Images d’une rebaybia

 

J’assistai à une rencontre festive, appelée rebaybia, qui avait lieu régulièrement une fois par mois en région parisienne (au moment de l’enquête). Cette sorte d’après-midi dansant à caractère semi-privé est animée par des orchestres composés de musiciens et chanteurs tunisiens. Elle est réservée à une clientèle essentiellement féminine, et majoritairement juive tunisienne, qui tient à conserver le caractère intime de ces rendez-vous. Ces rencontres sont en effet vécues par les participantes comme un espace-temps libre de toutes contraintes domestiques et conjugales. Je fus parfois témoin, dans ces circonstances, de scènes que je reconnus être des manifestations d’états de transe. Mais ce jour-là fut le seul où je fus autorisée à prendre des photos. Des liens de confiance s’étaient établis avant que je sois invitée à « entrer dans la danse » lors d’une rebaybia, équipée de mon matériel de prise de vues.

 

Les sons des instruments de musique « traditionnels » (derbourka, bendir, târ, kralet, ghaîta) associés à la voix du chanteur entraînent les femmes dans des danses et des états de relâchement. Alors, il n’est pas rare d’observer des manifestations d’états de transes. Je les ai par la suite analysés comme étant des transes de possession, associées à une croyance populaire en les djnoun (sortes de génies), croyance encore très répandue au Maghreb (Rouget, 1980 : 383).
Les photographies présentées côte à côte montrent des aspects de l’enchaînement des gestes d’une femme entrant en transe (enregistrés à deux moments distincts) d’abord lents (image nette, photographie 1, en haut), puis rapides (flou, photographie 2, en bas). Deux de ses amies l’accompagnent sans dire un mot, et semblent la retenir au moyen d’un foulard enroulé autour de ses hanches.

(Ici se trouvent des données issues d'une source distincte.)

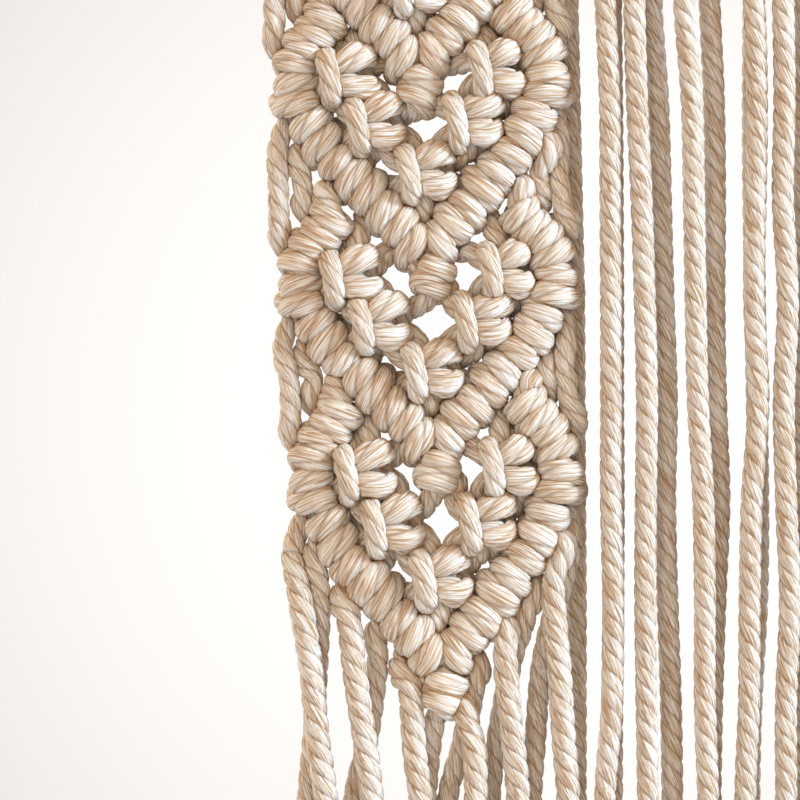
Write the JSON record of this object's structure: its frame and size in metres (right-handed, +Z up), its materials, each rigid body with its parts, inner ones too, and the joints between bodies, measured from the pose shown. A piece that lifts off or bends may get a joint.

Les effets de mise en scène de soi et les changements de comportements dus à la présence d’une observatrice photographe sont quasiment inexistants car les sujets photographiés sont entièrement engagés dans l’action.

 

 

 

 

 

 

 

 

 

Danses lors d’une rebaybia

 

La principale activité de ces rencontres est la danse. Intimement lié à la fête - qu’elle soit religieuse ou profane - le thème de la danse est apparu dès les premiers entretiens enregistrés dans les cafés. La pratique de la danse dans les milieux judaïques populaires étudiés est vécue comme un moyen d’expression essentiel pour les femmes. Ces rendez-vous représentent pour ces femmes une occasion de se montrer parées de leurs plus belles toilettes, leur offrant la possibilité de mettre en valeur, du moins de soigner leur apparence. Il n’est pas rare qu’en arrivant dans la salle réservée pour une rebaybia, elles aillent se changer discrètement afin de revêtir des vêtements (apportés dans un sac) exclusivement réservés à cette occasion. C’est le cas de la robe de couleur verte et brillante représentée sur cette image. Elle sera ôtée avant de quitter cet univers festif, semi-clos, afin d’être remplacée par des habits plus adaptés aux espaces publics (rue, métro).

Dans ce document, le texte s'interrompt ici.